Gold exports—now the country’s largest export earner—are heavily concentrated in that region. Uganda ships roughly $6 billion worth of gold annually, with about $5.2 billion destined for the United Arab Emirates.

Any disruption to that trade route could temporarily affect exporters.

If producers are unable to ship gold to the UAE, refiners and exporters may struggle to find immediate alternative markets,” Legilisho said.

Yet such disruptions could also accelerate domestic policy initiatives. Bank of Uganda has been preparing to launch a domestic gold purchase programme aimed at strengthening foreign-exchange reserves—an initiative that could gain urgency if export flows slow.

Energy markets add another layer of complexity.

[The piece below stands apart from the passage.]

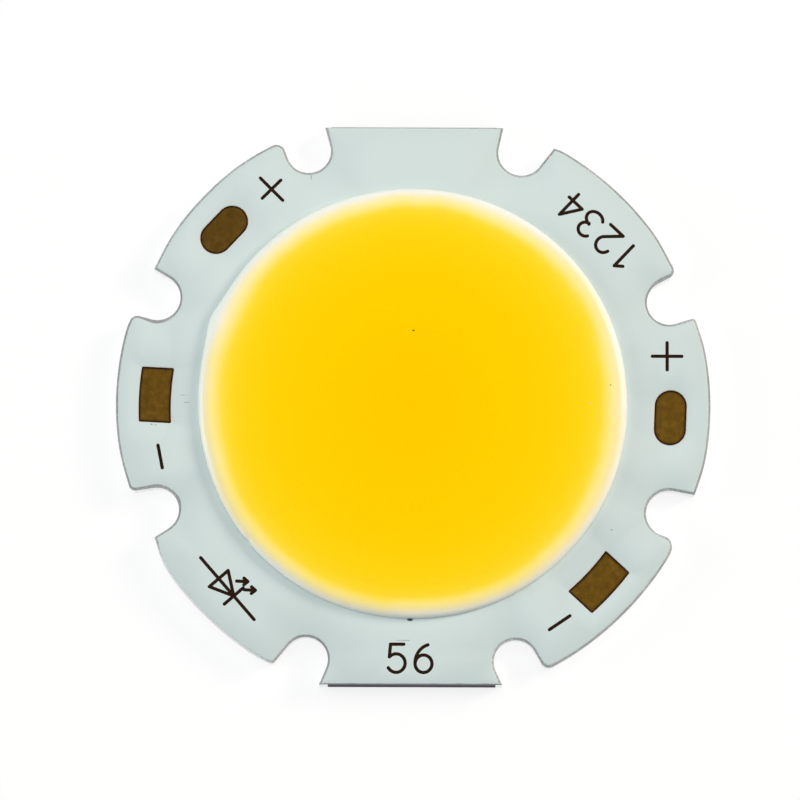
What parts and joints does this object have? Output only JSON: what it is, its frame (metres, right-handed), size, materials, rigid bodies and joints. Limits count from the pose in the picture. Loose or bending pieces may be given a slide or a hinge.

Higher oil prices would increase Uganda’s import bill in the short term because the country still depends heavily on imported refined petroleum products, much of which originates from the Middle East.

You could see Uganda’s oil import requirements rise significantly if prices spike,” Legilisho said.

However, the longer-term outlook may be more favourable. Uganda expects first oil production from its petroleum sector later this year, a development that could gradually transform the country’s trade balance.

Market volatility already visible

Financial markets have already begun to react. The Ugandan shilling has weakened by roughly 3% since the conflict escalated, and analysts warn that inflation could rise further if energy prices continue climbing.

In a worst-case scenario, Legilisho estimates inflation could reach around 8.3%, potentially forcing the central bank to raise interest rates. Higher borrowing costs would slow credit growth and could temper economic expansion.

Remittances may also be affected. Uganda receives significant inflows from citizens working in the Middle East, and any regional disruption could reduce those earnings.

Still, the scale of the impact will largely depend on how long the conflict persists.

If the crisis is resolved within a month, the economic impact would likely be limited,” Legilisho said. “But if it continues for several months, the pressures on growth and inflation could become more significant.”

Looking beyond the turbulence

For investment advisers, the key message is that volatility should be managed rather than feared.

Even through crisis, there are significant opportunities to explore,” Semakula said. “Our role as an investment partner is to help clients see beyond the immediate noise and make informed, long-term decisions.”

SBG Securities Uganda Limited ended 2025 with more than UGX540 billion in assets under management, adding over 4,000 new clients during the year.

The firm was also recognised by the Capital Markets Authority as Collective Investment Scheme Manager of the Year.

For Uganda’s economy, the coming months may test resilience. But as Semakula suggested, periods of uncertainty can also reward investors willing to look beyond the immediate horizon.